WHAT YOU SHOULD DO ▸ All lines from the line containing "imported = [obj" up to and including the last line of the listing below should be echoed exactly; no other lines belong in the response.

GIVEN INFORMATION ▸
——————

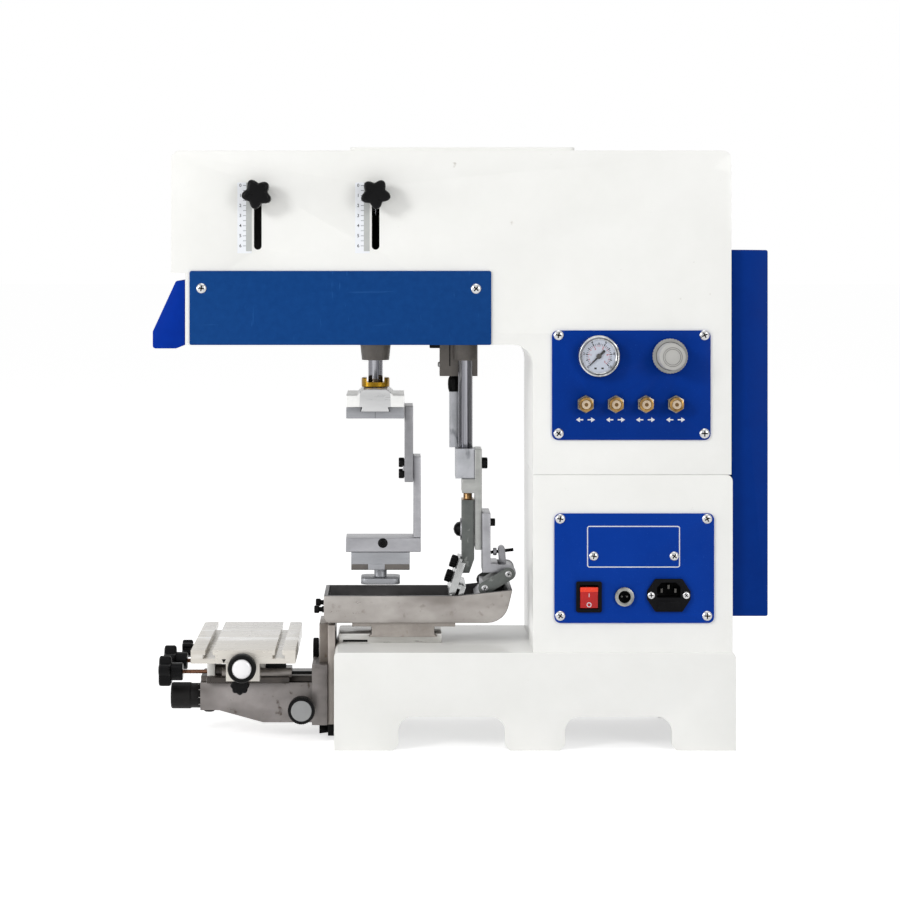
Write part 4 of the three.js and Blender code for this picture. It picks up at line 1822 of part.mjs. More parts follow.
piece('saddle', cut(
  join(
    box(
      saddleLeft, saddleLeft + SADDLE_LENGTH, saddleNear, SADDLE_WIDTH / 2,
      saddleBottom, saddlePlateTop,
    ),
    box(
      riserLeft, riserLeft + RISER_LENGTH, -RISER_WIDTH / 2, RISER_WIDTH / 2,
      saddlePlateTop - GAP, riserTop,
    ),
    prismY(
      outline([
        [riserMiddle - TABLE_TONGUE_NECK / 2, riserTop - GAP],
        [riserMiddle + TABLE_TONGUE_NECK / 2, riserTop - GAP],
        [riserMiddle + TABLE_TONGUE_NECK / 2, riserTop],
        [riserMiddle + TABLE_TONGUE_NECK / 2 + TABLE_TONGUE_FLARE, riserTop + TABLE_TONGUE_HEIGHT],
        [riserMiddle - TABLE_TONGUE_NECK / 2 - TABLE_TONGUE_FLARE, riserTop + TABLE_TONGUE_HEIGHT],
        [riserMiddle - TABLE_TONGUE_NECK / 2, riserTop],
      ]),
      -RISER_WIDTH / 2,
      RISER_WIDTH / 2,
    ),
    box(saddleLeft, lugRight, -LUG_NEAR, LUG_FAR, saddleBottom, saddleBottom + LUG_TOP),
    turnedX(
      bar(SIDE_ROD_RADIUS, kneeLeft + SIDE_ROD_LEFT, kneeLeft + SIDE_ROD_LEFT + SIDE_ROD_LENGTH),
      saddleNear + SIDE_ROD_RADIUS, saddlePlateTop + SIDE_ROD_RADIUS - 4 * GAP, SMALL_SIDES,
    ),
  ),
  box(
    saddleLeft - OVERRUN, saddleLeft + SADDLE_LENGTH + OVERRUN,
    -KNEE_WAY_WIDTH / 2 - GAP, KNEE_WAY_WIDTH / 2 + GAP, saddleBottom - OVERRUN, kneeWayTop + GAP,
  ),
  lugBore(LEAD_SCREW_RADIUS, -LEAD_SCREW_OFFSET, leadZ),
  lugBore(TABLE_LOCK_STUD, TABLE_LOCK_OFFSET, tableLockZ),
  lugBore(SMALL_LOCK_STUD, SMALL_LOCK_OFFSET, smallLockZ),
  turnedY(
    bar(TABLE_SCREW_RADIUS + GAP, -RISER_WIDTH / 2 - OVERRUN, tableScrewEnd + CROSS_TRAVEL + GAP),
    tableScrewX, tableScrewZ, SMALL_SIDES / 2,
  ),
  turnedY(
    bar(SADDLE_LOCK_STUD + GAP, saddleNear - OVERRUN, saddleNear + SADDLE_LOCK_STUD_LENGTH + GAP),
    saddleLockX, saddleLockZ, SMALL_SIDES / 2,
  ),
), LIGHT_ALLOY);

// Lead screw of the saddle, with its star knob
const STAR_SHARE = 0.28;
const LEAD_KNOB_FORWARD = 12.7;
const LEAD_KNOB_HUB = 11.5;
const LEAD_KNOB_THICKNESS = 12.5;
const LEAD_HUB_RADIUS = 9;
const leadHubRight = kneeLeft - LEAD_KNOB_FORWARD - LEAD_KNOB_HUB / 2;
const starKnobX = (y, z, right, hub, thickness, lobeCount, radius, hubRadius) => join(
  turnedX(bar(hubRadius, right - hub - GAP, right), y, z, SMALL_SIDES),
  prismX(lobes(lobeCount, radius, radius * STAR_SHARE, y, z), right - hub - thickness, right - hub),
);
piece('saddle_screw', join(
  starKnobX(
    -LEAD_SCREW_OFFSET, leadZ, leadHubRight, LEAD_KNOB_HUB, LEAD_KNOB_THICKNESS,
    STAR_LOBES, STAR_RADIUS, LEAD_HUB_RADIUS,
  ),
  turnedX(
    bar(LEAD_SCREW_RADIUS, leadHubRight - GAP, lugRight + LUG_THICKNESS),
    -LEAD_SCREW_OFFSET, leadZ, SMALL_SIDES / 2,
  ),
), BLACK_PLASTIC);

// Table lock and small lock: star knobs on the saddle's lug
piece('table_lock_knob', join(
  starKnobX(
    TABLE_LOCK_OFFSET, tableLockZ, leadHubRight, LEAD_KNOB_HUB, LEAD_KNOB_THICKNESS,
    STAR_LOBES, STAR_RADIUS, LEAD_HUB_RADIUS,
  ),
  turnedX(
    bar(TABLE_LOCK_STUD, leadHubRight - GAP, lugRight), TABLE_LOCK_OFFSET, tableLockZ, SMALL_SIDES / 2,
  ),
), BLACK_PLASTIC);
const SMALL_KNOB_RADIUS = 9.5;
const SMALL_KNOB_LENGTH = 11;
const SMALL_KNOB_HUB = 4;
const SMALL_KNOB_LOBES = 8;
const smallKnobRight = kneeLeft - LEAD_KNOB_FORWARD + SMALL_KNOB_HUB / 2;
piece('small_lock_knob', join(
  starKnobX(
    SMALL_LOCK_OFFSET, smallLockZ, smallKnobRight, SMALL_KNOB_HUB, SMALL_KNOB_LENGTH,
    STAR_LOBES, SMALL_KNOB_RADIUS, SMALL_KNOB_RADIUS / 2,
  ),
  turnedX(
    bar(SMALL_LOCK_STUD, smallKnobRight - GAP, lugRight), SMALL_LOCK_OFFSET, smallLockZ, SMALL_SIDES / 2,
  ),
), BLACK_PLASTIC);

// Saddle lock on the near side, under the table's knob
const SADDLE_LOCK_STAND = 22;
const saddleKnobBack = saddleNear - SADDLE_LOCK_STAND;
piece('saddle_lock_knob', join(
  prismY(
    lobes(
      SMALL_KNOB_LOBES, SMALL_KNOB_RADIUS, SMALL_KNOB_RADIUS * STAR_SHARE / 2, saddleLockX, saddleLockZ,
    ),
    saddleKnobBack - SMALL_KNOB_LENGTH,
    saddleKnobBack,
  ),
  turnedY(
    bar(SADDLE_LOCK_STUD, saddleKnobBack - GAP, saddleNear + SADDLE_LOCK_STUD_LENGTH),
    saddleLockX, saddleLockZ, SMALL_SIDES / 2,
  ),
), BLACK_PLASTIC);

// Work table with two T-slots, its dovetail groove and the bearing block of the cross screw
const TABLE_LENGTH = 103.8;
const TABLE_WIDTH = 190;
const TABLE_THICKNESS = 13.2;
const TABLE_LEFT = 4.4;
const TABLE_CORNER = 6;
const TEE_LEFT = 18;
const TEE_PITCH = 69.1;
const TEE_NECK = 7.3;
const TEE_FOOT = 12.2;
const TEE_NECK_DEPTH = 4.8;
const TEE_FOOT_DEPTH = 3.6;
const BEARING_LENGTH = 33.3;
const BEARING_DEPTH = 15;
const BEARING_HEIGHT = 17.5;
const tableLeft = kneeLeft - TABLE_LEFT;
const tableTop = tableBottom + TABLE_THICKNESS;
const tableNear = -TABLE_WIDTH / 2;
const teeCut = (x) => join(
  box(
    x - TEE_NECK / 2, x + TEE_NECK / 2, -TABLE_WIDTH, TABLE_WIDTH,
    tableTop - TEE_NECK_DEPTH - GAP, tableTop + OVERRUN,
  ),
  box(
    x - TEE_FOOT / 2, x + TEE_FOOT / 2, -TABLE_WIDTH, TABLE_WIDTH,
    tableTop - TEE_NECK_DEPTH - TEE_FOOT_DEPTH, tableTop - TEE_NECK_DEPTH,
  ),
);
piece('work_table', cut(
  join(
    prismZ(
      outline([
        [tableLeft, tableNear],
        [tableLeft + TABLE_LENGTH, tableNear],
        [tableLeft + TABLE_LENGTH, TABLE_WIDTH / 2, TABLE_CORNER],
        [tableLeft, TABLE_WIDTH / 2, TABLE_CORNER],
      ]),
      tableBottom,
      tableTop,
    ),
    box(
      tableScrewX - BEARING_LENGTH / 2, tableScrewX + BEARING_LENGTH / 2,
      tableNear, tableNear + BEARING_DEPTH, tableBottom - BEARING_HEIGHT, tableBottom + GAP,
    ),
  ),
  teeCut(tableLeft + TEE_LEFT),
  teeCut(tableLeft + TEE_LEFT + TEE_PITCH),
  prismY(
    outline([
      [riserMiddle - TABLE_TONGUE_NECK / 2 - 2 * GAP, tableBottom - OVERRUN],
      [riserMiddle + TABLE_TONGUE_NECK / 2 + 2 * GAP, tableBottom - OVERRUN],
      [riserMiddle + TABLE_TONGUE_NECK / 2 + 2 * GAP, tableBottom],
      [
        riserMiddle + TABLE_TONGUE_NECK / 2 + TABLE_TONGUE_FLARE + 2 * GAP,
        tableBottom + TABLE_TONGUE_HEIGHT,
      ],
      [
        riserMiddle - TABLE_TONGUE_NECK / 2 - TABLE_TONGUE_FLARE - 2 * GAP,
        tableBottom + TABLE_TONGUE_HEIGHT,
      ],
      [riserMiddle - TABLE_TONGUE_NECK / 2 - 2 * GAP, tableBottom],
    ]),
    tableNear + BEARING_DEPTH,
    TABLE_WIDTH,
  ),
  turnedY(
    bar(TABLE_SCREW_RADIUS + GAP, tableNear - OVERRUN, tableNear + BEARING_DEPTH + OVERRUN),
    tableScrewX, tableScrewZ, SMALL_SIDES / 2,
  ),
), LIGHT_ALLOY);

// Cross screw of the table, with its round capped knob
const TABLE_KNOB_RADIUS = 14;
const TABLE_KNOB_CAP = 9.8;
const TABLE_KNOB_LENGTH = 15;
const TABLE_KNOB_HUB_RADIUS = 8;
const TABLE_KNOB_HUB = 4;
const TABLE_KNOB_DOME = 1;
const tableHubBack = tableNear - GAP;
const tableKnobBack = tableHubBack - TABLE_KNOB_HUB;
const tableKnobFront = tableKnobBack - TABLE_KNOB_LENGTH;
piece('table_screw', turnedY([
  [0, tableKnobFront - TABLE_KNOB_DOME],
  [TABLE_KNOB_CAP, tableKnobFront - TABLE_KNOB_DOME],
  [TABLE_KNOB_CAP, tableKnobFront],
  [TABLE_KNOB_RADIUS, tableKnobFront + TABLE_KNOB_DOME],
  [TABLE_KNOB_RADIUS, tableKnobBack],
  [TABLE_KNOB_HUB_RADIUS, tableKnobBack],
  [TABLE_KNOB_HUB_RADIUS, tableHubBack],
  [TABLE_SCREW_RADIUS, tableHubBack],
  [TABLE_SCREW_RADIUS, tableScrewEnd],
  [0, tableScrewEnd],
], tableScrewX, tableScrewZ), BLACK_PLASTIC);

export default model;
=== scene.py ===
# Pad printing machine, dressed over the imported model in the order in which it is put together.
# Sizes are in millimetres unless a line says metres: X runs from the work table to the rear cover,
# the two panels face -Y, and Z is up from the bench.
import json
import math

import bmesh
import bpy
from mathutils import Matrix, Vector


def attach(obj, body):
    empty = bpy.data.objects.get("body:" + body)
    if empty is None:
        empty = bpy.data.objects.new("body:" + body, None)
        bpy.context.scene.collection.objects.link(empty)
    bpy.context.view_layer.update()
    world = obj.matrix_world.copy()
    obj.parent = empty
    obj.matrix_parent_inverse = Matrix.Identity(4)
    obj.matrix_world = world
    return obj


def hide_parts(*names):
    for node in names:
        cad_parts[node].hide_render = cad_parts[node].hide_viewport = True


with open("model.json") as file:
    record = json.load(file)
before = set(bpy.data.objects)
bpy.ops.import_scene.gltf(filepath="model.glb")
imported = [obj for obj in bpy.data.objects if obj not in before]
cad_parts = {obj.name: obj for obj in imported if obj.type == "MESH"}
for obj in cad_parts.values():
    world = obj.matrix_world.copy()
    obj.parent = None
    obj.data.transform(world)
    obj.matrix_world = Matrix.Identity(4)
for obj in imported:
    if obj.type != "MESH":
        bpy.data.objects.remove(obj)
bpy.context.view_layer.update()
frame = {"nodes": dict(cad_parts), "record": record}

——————

ANSWER TO THIS TASK ▸
imported = [obj for obj in bpy.data.objects if obj not in before]
cad_parts = {obj.name: obj for obj in imported if obj.type == "MESH"}
for obj in cad_parts.values():
    world = obj.matrix_world.copy()
    obj.parent = None
    obj.data.transform(world)
    obj.matrix_world = Matrix.Identity(4)
for obj in imported:
    if obj.type != "MESH":
        bpy.data.objects.remove(obj)
bpy.context.view_layer.update()
frame = {"nodes": dict(cad_parts), "record": record}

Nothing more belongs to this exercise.